Review: ‘Orly’

Schanelec can't come up with anything to fill the compositions other than banal encounters.

Once again, it’s her regular d.p. who’s the class act in Angela Schanelec’s latest ode to emotional dislocation, “Orly.” German helmer’s first widescreen pic features eye-catching use of the titular French airport’s horizontal space, luminously lensed in 35mm by Reinhold Vorschneider. More’s the pity that Schanelec can’t come up with anything to fill the compositions other than banal encounters and conversations, capped by a manufactured ending. Indulgent fests and Euro pubcasters are the pic’s only outlets.
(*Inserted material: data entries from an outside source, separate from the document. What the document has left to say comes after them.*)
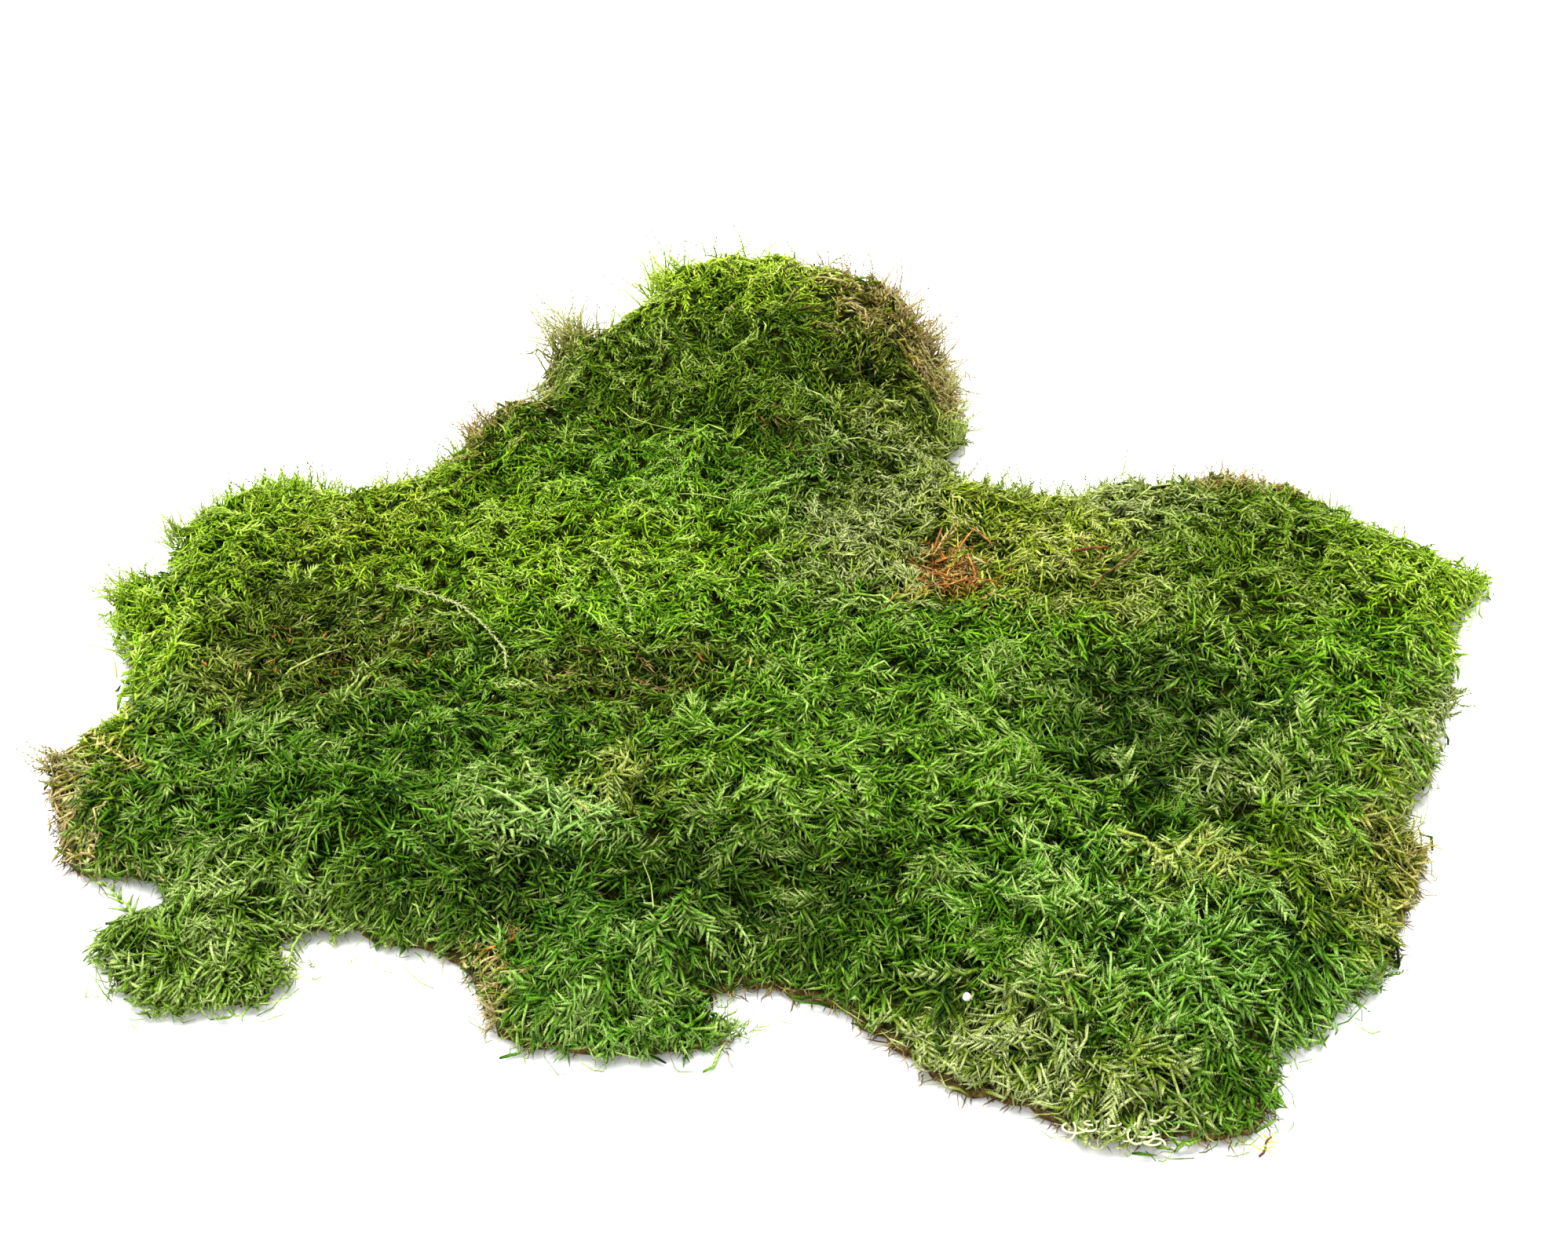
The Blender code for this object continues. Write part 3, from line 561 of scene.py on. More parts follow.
# %% Where each tone rules
# Some patches are painted light or shade, not only tone: the lime hill crest, the spring right tip and the
# left side are partly painted light, as these rims are lit from behind, and the patches in shadow_green are
# painted shade.
PATCHES = (
    ("left shoulder", -185, 70, 38, 22, "spring", 1.0),
    ("left shoulder olive", -150, 62, 34, 22, "yellow_olive", 0.9),
    ("bright turf", -90, 50, 52, 30, "spring", 1.15),
    ("bright turf front", -60, 20, 50, 22, "leaf_green", 1.0),
    ("hill left", -66, 135, 30, 42, "deep_green", 1.2),
    ("hill", -20, 122, 30, 34, "deep_green", 1.25),
    ("hill crest", -34, 184, 32, 14, "lime", 1.9),
    ("hill back", -20, 213, 60, 8, "leaf_green", 2.1),
    ("hill right rim", 30, 178, 28, 20, "fawn", 1.35),
    ("hill right edge", 52, 160, 13, 16, "fawn", 1.25),
    ("crest hay", 10, 186, 14, 9, "hay", 1.65),
    ("hill corner tuft", -86, 163, 11, 10, "hay", 1.6),
    ("hill right", 30, 128, 26, 28, "olive_grey", 1.0),
    ("hill foot", -14, 88, 42, 22, "fir_green", 1.05),
    ("hill foot bright", -48, 84, 34, 20, "leaf_green", 1.3),
    ("brown by the foot", -6, 102, 10, 7, "dark_olive", 1.1),
    ("saddle", 32, 70, 22, 32, "sage", 1.25),
    ("back rim left", -112, 118, 18, 14, "tan", 0.9),
    ("needle hollow", 54, 38, 11, 12, "rust", 1.15),
    ("yellow mound", 76, 60, 28, 20, "yellow_olive", 1.35),
    ("mound tan", 70, 54, 20, 11, "hay", 1.35),
    ("mound olive", 96, 26, 28, 18, "olive_grey", 1.1),
    ("yellow mound front", 78, 2, 44, 20, "leaf_green", 0.9),
    ("back rim grey", 116, 72, 30, 16, "sage", 1.1),
    ("back rim tan", 168, 92, 17, 8, "fawn", 1.4),
    ("right wing", 160, 44, 44, 34, "deep_green", 1.25),
    ("right tip", 224, 44, 22, 20, "spring", 1.7),
    ("right side", 190, -4, 30, 30, "leaf_green", 1.05),
    ("right light", 160, -58, 36, 24, "mid_green", 1.0),
    ("right pale feathers", 132, -61, 20, 7, "sage", 1.3),
    ("right shade", 121, -53, 30, 14, "shadow_green", 1.5),
    ("right rim", 205, -36, 12, 30, "sage", 1.15),
    ("right rim gaps", 186, -70, 12, 16, "olive_grey", 1.2),
    ("right rim low", 183, -98, 11, 20, "tan", 1.15),
    ("right rim inside", 170, -106, 14, 16, "olive_grey", 1.1),
    ("right low", 148, -96, 22, 22, "deep_green", 1.05),
    ("dark olive middle", 102, -28, 34, 18, "shadow_green", 1.35),
    ("brown left hollow", -158, -4, 42, 22, "dark_olive", 1.2),
    ("left side", -214, 4, 20, 36, "spring", 1.15),
    ("left side grey", -203, -25, 22, 18, "grey_green", 0.95),
    ("left hollow grey", -184, -14, 14, 12, "olive_grey", 1.2),
    ("brown middle hollow", -50, -14, 42, 14, "dark_olive", 1.2),
    ("tan tufts in it", -70, -16, 12, 8, "straw", 1.0),
    ("green between", -110, -14, 30, 22, "mid_green", 1.0),
    ("centre", 10, -36, 48, 34, "mid_green", 1.25),
    ("centre right", 60, -62, 46, 36, "mid_green", 1.15),
    ("centre deep", 50, -84, 40, 26, "fir_green", 0.95),
    ("front left deep", -140, -62, 64, 28, "fir_green", 1.15),
    ("front left blue", -110, -76, 34, 20, "teal", 0.8),
    ("shade pocket", -88, -100, 24, 12, "shadow_green", 1.1),
    ("teal pocket", -74, -82, 18, 12, "teal", 1.05),
    ("grey shoots", -52, -66, 26, 14, "olive_grey", 0.95),
    ("front middle", 0, -94, 40, 16, "shadow_green", 1.15),
    ("front middle olive", -15, -114, 34, 16, "shadow_green", 1.2),
    ("front middle lobe", -56, -128, 30, 24, "pine_green", 1.1),
    ("lobe fronds", -44, -140, 26, 14, "grey_green", 0.85),
    ("lobe rust rim", -91, -138, 8, 17, "fawn", 0.95),
    ("front left lobe", -174, -122, 34, 22, "grey_green", 1.25),
    ("front left lobe green", -188, -118, 18, 18, "mid_green", 0.9),
    ("small left lobe", -230, -54, 11, 20, "hay", 1.2),
    ("small left lobe top", -224, -38, 12, 10, "yellow_olive", 1.35),
    ("small left lobe rim", -234, -64, 9, 20, "fawn", 1.45),
    ("blue green shoots", 70, -106, 26, 22, "pine_green", 1.1),
    ("front right blue", 112, -134, 34, 30, "teal", 1.15),
    ("front right green", 106, -164, 34, 14, "fir_green", 1.3),
    ("front right olive", 114, -104, 22, 12, "olive_grey", 1.0),
    ("front apron", 50, -155, 18, 8, "sage", 1.5),
    ("front apron low", 76, -170, 20, 8, "sage", 1.5),
    ("above the apron", 44, -130, 30, 13, "fir_green", 1.3),
)
patch_places = np.array([row[1:5] for row in PATCHES], float)
patch_tones = np.array([TONE_AT[row[5]] for row in PATCHES])
patch_pull = np.array([row[6] for row in PATCHES])
LOOSE_PULL = 0.16
MIX_REACH = 0.35


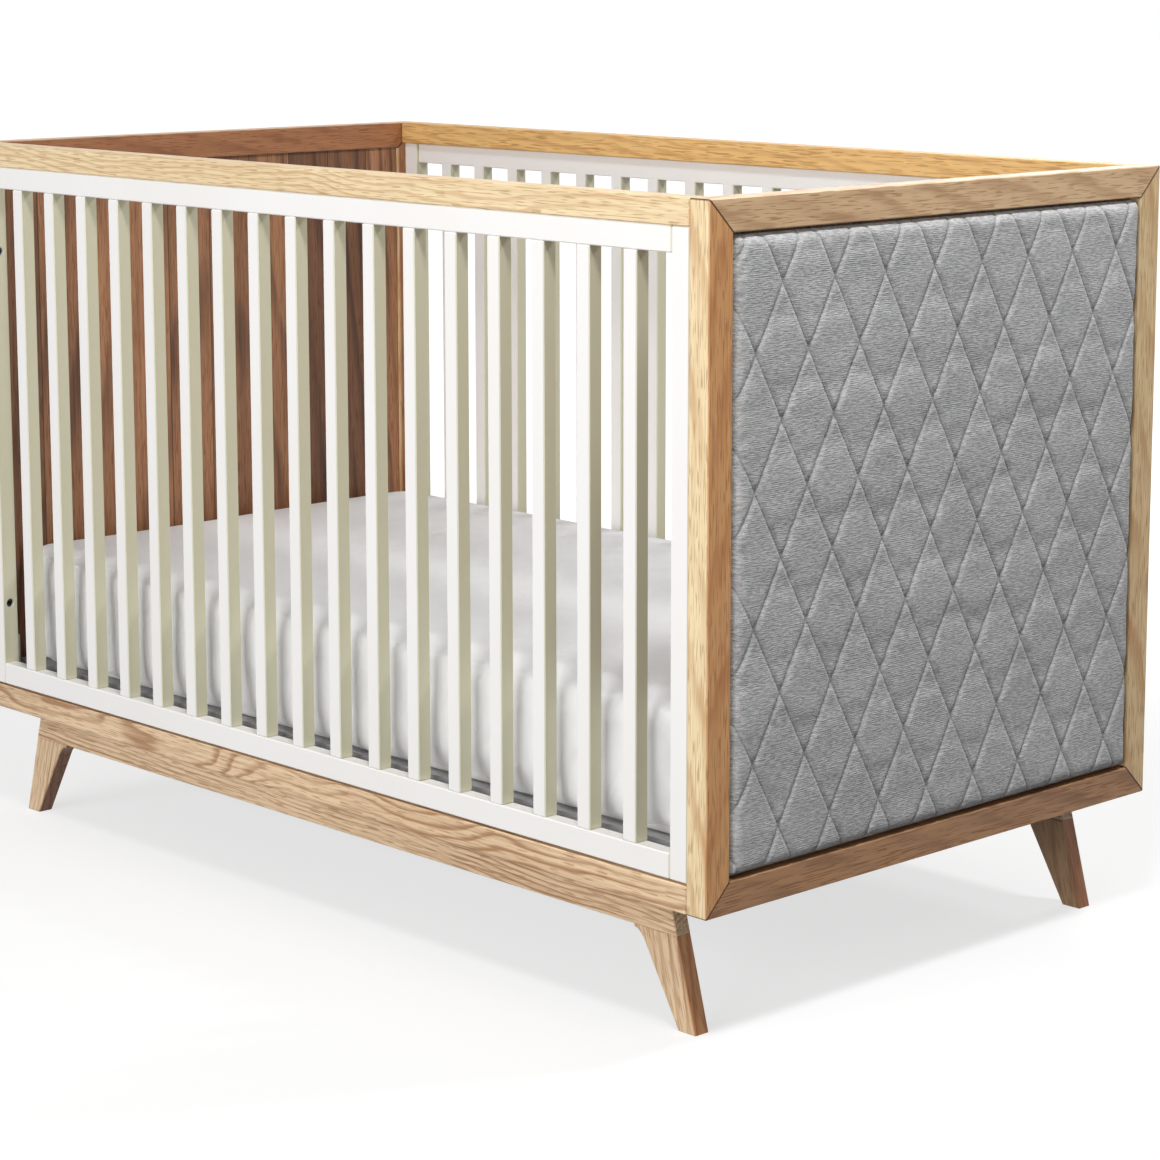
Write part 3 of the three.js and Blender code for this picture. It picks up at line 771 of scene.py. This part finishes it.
pressed = cloud(tree, leaning, (11.0,) * 3, 2.5).outputs[0]
crease = ease(tree, calc(tree, "ABSOLUTE", calc(tree, "SUBTRACT", pressed, 0.5)), 0.0, 0.16)
crease = calc(tree, "MULTIPLY", crease, calc(tree, "SUBTRACT", 1.0, on_top))
crumple = calc(tree, "MULTIPLY_ADD", crease, 2.2, crumple)
raise_skin(tree, shader, crumple, 0.002, 0.7)
print("white cotton has", len(tree.nodes), "nodes")

# %% [markdown]
# ## Fitted sheet
#
# The sheet is drawn over the core and held under its edge by elastic. Its sides
# are cut a little too long, so they hang in soft leaning folds. It starts as the
# mattress's own shape, cut open underneath. A faint pattern of folds is pushed
# into its sides and settles as cloth. How far a point may move out is capped, so
# that the sheet still passes between the rails, and the hollows of the folds are
# pressed in a little deeper. Its lower edge is then gathered in.

# %% Fitted sheet
HEM, VOXEL = 0.05, 0.010
HELD_RISE, HELD_INSIDE, CORNER_REACH = 0.010, 0.03, 0.25
FOLD, FOLD_OUT, FOLD_IN, FOLD_SINK = 0.007, 0.0032, 0.0045, 0.010
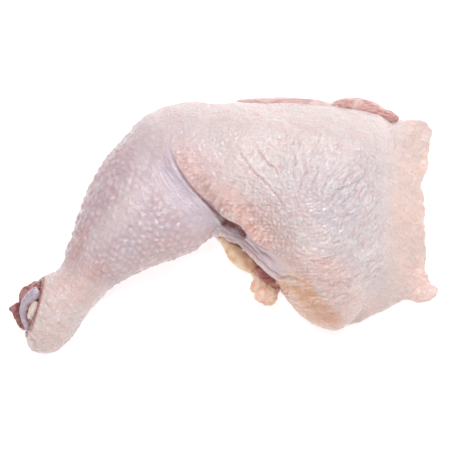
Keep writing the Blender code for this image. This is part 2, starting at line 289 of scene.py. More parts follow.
class SoftMass:
    """Overlapping closed shapes in one bmesh, that a voxel remesh joins into one soft body."""

    def __init__(self) -> None:
        """Starts with nothing."""
        self.cage = bmesh.new()

    def add_loft(self, stations: Stations, sides: int = 24) -> None:
        """Adds a closed tube of elliptical sections, each square to the smooth line of the stations.

        Args:
            stations: x, y, half width, half height and height of the middle, in millimetres.
            sides: how many sides its sections have.
        """
        path = eased_stations(stations)
        middles = [Vector((x, y, z)) for x, y, _, _, z in path]
        for i, (_, _, half_width, half_height, _) in enumerate(path):
            ahead = middles[min(i + 1, len(middles) - 1)] - middles[max(i - 1, 0)]
            place = (
                Matrix.Translation(middles[i])
                @ Matrix.Rotation(-math.atan2(ahead.x, ahead.y), 4, "Z")
                @ Matrix.Diagonal((half_width, 1, half_height, 1))
                @ Matrix.Rotation(math.radians(90), 4, "X")
            )
            if i == 0:
                ring = bmesh.ops.create_circle(self.cage, segments=sides, radius=1)["verts"]
                edges = list({edge for vert in ring for edge in vert.link_edges})
                bmesh.ops.contextual_create(self.cage, geom=edges)
            else:
                made = bmesh.ops.extrude_edge_only(self.cage, edges=edges)["geom"]
                ring = [g for g in made if isinstance(g, bmesh.types.BMVert)]
                edges = [g for g in made if isinstance(g, bmesh.types.BMEdge)]
                bmesh.ops.transform(self.cage, matrix=back, verts=ring)
            bmesh.ops.transform(self.cage, matrix=place, verts=ring)
            back = place.inverted()
        bmesh.ops.contextual_create(self.cage, geom=edges)

    def add_ball(self, middle: Place, radii: Place) -> None:
        """Adds an ellipsoid.

        Args:
            middle: where its middle is, in millimetres.
            radii: its radii, in millimetres.
        """
        ball = bmesh.ops.create_uvsphere(self.cage, u_segments=32, v_segments=16, radius=1)["verts"]
        bmesh.ops.scale(self.cage, vec=radii, verts=ball)
        bmesh.ops.translate(self.cage, vec=middle, verts=ball)

    def add_cushion(
        self, middle: tuple[float, float], outline: Stations, heights: Place, fullness: float
    ) -> None:
        """Adds a closed cushion with a stated plan outline.

        Args:
            middle: where the outline's middle is, in millimetres.
            outline: (degrees from +X, radius) rows.
            heights: of its bottom, of its widest level and of its top, in millimetres.
            fullness: 1 is a cone, 2 is round, and more is boxier.
        """
        bottom, mid, top = heights
        ball = bmesh.ops.create_uvsphere(self.cage, u_segments=96, v_segments=40, radius=1)["verts"]
        for vert in ball:
            reach = min(1.0, math.hypot(vert.co.x, vert.co.y))
            degrees = math.degrees(math.atan2(vert.co.y, vert.co.x))
            plan = radius_at(outline, degrees) * reach ** (2 / fullness)
            rise = abs(vert.co.z) ** (2 / fullness)
            vert.co = (
                middle[0] + plan * math.cos(math.radians(degrees)),
                middle[1] + plan * math.sin(math.radians(degrees)),
                mid + rise * ((top if vert.co.z > 0 else bottom) - mid),
            )

    def add_sheet(self, rim: Stations, base: float, thickness: float) -> None:
        """Adds a flat plate with a stated rim.

        Args:
            rim: x and y round its edge, in millimetres.
            base: the height of its underside.
            thickness: how thick it is.
        """
        ring = bmesh.ops.create_circle(self.cage, segments=len(rim), radius=1)["verts"]
        for vert, (x, y) in zip(ring, rim):
            vert.co = (x, y, base)
        edges = list({edge for vert in ring for edge in vert.link_edges})
        face = bmesh.ops.contextual_create(self.cage, geom=edges)["faces"]
        made = bmesh.ops.extrude_face_region(self.cage, geom=face, use_keep_orig=True)["geom"]
        top = [g for g in made if isinstance(g, bmesh.types.BMVert)]
        bmesh.ops.translate(self.cage, vec=(0, 0, thickness), verts=top)

    def joined(self, name: str, voxel: float, smoothing: int) -> bpy.types.Object:
        """Joins the shapes into one object, in metres.

        Args:
            name: what the object is called.
            voxel: the remesh's voxel, in millimetres.
            smoothing: how many rounds the joined surface is smoothed.

        Returns:
            The object.
        """
        bmesh.ops.scale(self.cage, vec=(MM, MM, MM), verts=self.cage.verts)
        bmesh.ops.recalc_face_normals(self.cage, faces=self.cage.faces)
        mesh = bpy.data.meshes.new(name)
        self.cage.to_mesh(mesh)
        self.cage.free()
        made = bpy.data.objects.new(name, mesh)
        bpy.context.scene.collection.objects.link(made)
        remeshed(made, voxel)
        softened(made, smoothing)
        return made


def settle(item: bpy.types.Object) -> None:
    """Applies an object's modifiers to its mesh.

    Args:
        item: the object.
    """
    graph = bpy.context.evaluated_depsgraph_get()
    graph.update()
    old = item.data
    item.data = bpy.data.meshes.new_from_object(item.evaluated_get(graph))
    item.data.name = item.name
    item.modifiers.clear()
    bpy.data.meshes.remove(old)


def remeshed(item: bpy.types.Object, voxel: float) -> None:
    """Gives an object a new skin of small even faces.

    Args:
        item: the object.
        voxel: the size of the faces, in millimetres.
    """
    remesh = item.modifiers.new("fuse", "REMESH")
    remesh.mode = "VOXEL"
    remesh.voxel_size = voxel * MM
    settle(item)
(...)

With a warmer emotional temperature thanks to its predominantly French cast, the pic begins promisingly as Juliette (Natacha Regnier), who lives in Montreal, chats with Vincent (Bruno Todeschini), who’s returning to San Francisco. However, the focus soon shifts to far less interesting, emotionally closed types: a mother (Mireille Perrier) and her young gay son (Emile Berling) en route to a funeral; two Germans (Jirka Zett, Lina Phyllis Falkner) going on holiday; a woman (Maren Eggert) who’s just left her man (Josse de Pauw); and (for no apparent reason) a check-in clerk. Unoriginal idea of capturing people’s lives in the nowhereland of a departure hall becomes as tedious as actually waiting in one.

Orly

Germany-France

Production

A Ringel Filmproduktion, Nachmittagfilm (Germany)/La Vie Est Belle (France) production, in association with ZDF/3sat. (International sales: Films Boutique, Berlin.) Produced by Gian-Piero Ringel, Angela Schanelec. Co-producers, Celine Magis, Christophe Delsaux. Directed, written by Angela Schanelec.

Crew

Camera (color, widescreen), Reinhold Vorschneider; editor, Mathilde Bonnefoy; art director, Sidney Duboi. Reviewed at Arsenal 1, Berlin, Jan. 29, 2010. (In Berlin Film Festival -- Forum.) French, German, English dialogue. Running time: 83 MIN.

With

Natacha Regnier, Bruno Todeschini, Mireille Perrier, Emile Berling, Jirka Zett, Lina Phyllis Falkner, Maren Eggert, Josse de Pauw.